• _Short exercise_:
Write out all of the lines below, exactly and completely.

• _Given data_:
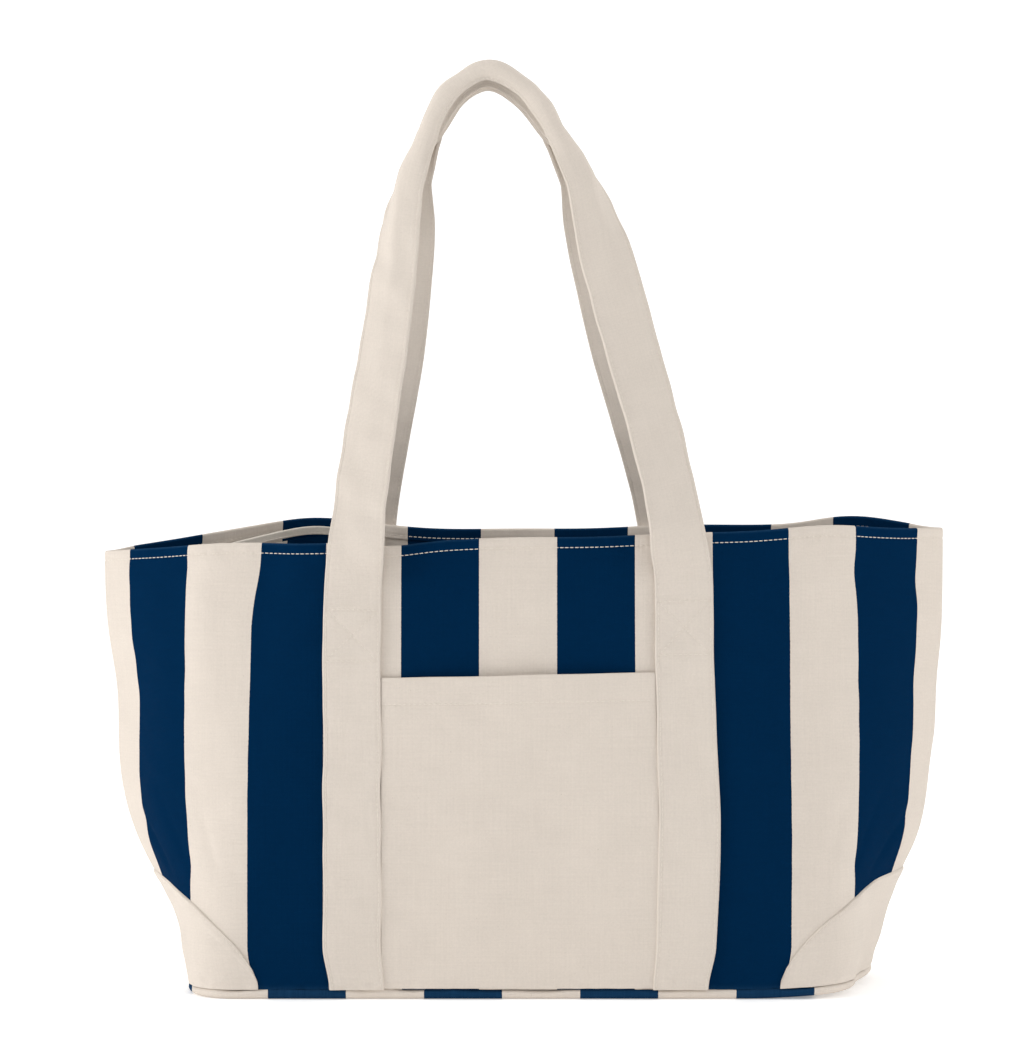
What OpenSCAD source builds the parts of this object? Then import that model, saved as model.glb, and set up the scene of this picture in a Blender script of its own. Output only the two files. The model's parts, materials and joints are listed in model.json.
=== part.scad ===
// Striped canvas tote bag, standing open on its base with both handles raised.
// Units are millimetres. +Z is up, +X is to the right and -Y is the front. The
// origin is on the ground, under the middle of the base.
//
// Everything sewn to the bag is laid out in the wall's own coordinates: u is the
// distance along the cloth from the middle of the front or back, v is the height
// above the base seam, and d is the distance outward from the wall's inner face.

/* [Canvas] */
// Thickness of one ply of canvas
ply = 1.4; // [1:0.1:2]
// Width of one stripe
stripe = 50.8; // [46:0.1:55]
// Clearance between layers of cloth
layer_gap = 0.2; // [0.1:0.05:0.4]

/* [Body] */
// Length of the base
base_l = 448; // [400:1:540]
// Depth of the base from front to back
base_d = 186; // [150:1:230]
// Radius of the base's corners, seen from above
corner_r = 30; // [20:1:40]
// Height of the rim above the ground
body_h = 300; // [250:1:360]
// Depth of the mouth at the middle of the rim
mouth_d = 154; // [120:1:190]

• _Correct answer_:
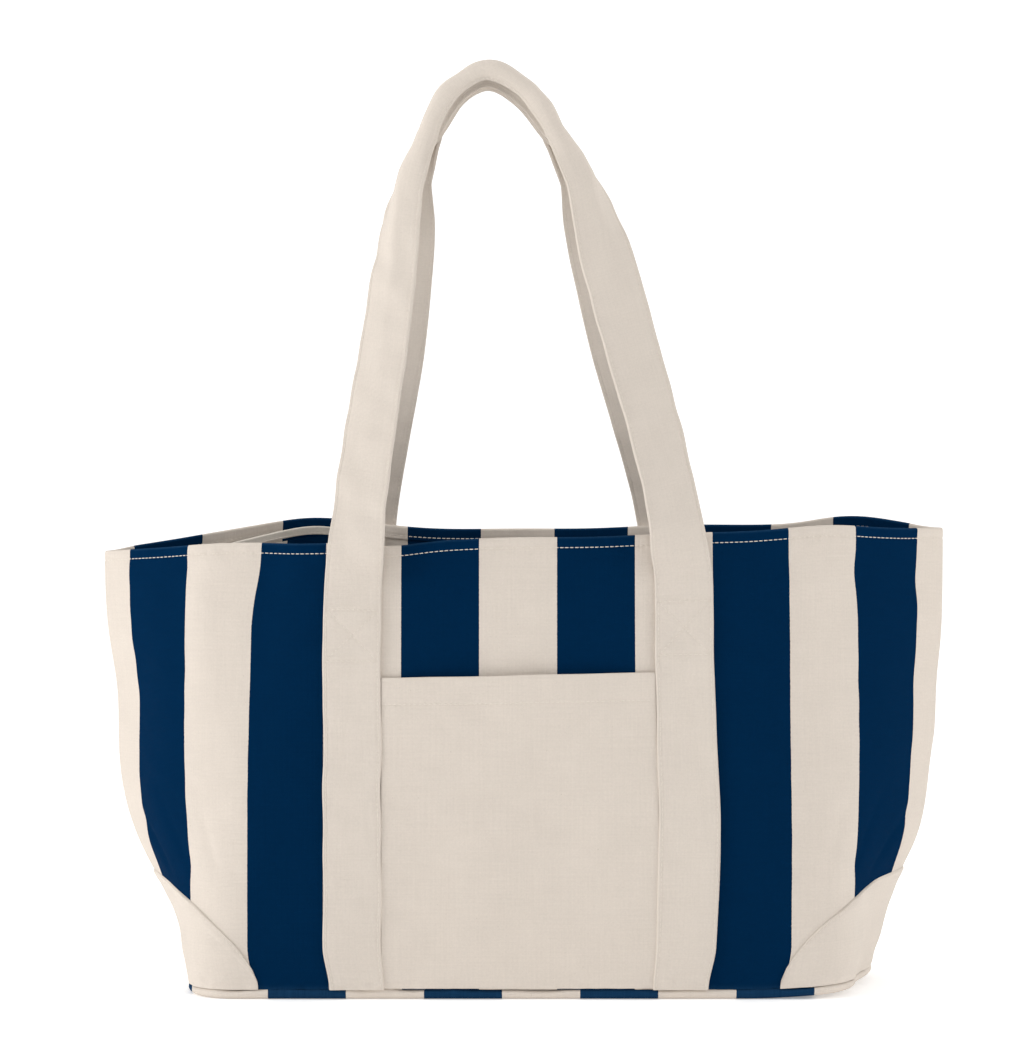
What OpenSCAD source builds the parts of this object? Then import that model, saved as model.glb, and set up the scene of this picture in a Blender script of its own. Output only the two files. The model's parts, materials and joints are listed in model.json.
=== part.scad ===
// Striped canvas tote bag, standing open on its base with both handles raised.
// Units are millimetres. +Z is up, +X is to the right and -Y is the front. The
// origin is on the ground, under the middle of the base.
//
// Everything sewn to the bag is laid out in the wall's own coordinates: u is the
// distance along the cloth from the middle of the front or back, v is the height
// above the base seam, and d is the distance outward from the wall's inner face.

/* [Canvas] */
// Thickness of one ply of canvas
ply = 1.4; // [1:0.1:2]
// Width of one stripe
stripe = 50.8; // [46:0.1:55]
// Clearance between layers of cloth
layer_gap = 0.2; // [0.1:0.05:0.4]

/* [Body] */
// Length of the base
base_l = 448; // [400:1:540]
// Depth of the base from front to back
base_d = 186; // [150:1:230]
// Radius of the base's corners, seen from above
corner_r = 30; // [20:1:40]
// Height of the rim above the ground
body_h = 300; // [250:1:360]
// Depth of the mouth at the middle of the rim
mouth_d = 154; // [120:1:190]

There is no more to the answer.